Fino a qualche tempo fa si riteneva che il Rondò capriccioso fosse stato composto da Mendelssohn a quindici anni, nel 1824, mentre più recentemente si tende a datarlo (le fonti non sono concordi) fra il 1826 e il 1828. In ogni caso, quando Mendelssohn lo compose era ancora un ragazzo, forse era appena uscito dall'adolescenza; ma non era affatto un compositore alle prime armi, visto che aveva già ultimato da tempo, tra le altre cose, le dodici Sinfonie per archi e la Prima Sinfonia op. 11, e una delle sue opere più perfette e affascinanti, l'Ouverture per il Sogno d'una notte di mezza estate di Shakespeare.
Pagina delicata ed elegante, di gusto un po' salottiero e Biedermeier, per moltissimi anni il Rondò capriccioso è stato uno dei pochissimi brani di Mendelssohn, insieme a un piccolo numero di Romanze senza parole, ad essere eseguito in concerto; e, soprattutto, è stato suonato migliaia di volte, con alterne fortune, da un'infinità di signorine di buona famiglia di ogni parte del mondo. Tutto questo col tempo si è ritorto contro la fortuna del Rondò capriccioso (e dello stesso Mendelssohn), che a poco a poco è quasi scomparso dalle sale da concerto: basti pensare che a Santa Cecilia non lo si ascolta da più di vent'anni.
Il brano si articola in due sezioni: un breve Andante introduttivo in mi maggiore (26 battute) non privo di reminiscenze weberiane che sfocia in uno sfavillante ed aereo Presto in mi minore in 6/8 ("leggiero") - che sembra evocare a tratti una vivace e spensierata danza di elfì - da cui emerge di tanto in tanto un canto sereno e pieno di calore. Il Rondò capriccioso richiede all'interprete un tocco netto e delicato ma incisivo e brillante e una tecnica molto curata (staccato, arpeggi, terze, ottave spezzate). L'effetto generale è quello di certe pagine fatate dell'Ouverture per il Sogno d'una notte di mezza estate, scritta più o meno nello stesso periodo nella medesima tonalità.
Carlo Cavalietti
Il Rondò capriccioso fu scritto da Mendelssohn nel 1824, come quattordicesimo opus e divenne ben presto uno dei suoi pezzi più diffusi: verso la metà del secolo scorso, così come non c'erano virtuosi che non lo annoverassero tra i «pezzi di resistenza» del loro repertorio, cosi non esistevano pianisti dilettanti che non lo massacrassero ad ogni occasione.

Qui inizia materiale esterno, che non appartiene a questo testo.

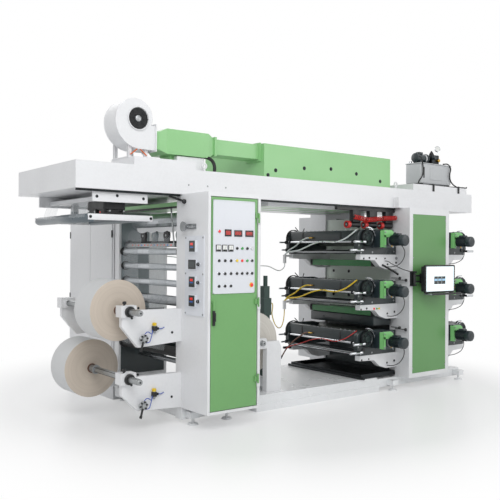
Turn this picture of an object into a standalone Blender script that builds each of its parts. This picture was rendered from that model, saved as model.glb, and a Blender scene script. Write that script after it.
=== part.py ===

Come spesso accade ad opere che non siano dei capolavori assoluti, quest'eccesso di popolarità non mancò di «consumarlo» e già un Hans Von Bülow deplorava che un tale stato di cosa avesse finito di offuscare le indubbie qualità positive di questo brano che lo stesso Bülow collocava sul piano della celebre «Auflorderung zum Tanz» (Invito alla danza) di Weber e che, anche oggi, la maggior parte degli esegeti considera, dopo le Variations sérieuses, come uno dei migliori lavori pianistici del suo autore. L'intima struttura formale del Rondò Capriccioso è definita chiaramente dallo stesso titolo come una libera, fantasiosa interpretazione del classico schema architettonico in cui, ad un motivo ricorrente, si alternano diversi altri di carattere episodico. L'articolazione estrinseca del lavoro è segnata invece dalla partizione in un Andante scritto in quattro quarti e nella tonalità di mi maggiore e in un Presto che scorre nello snello ritmo di sei ottavi.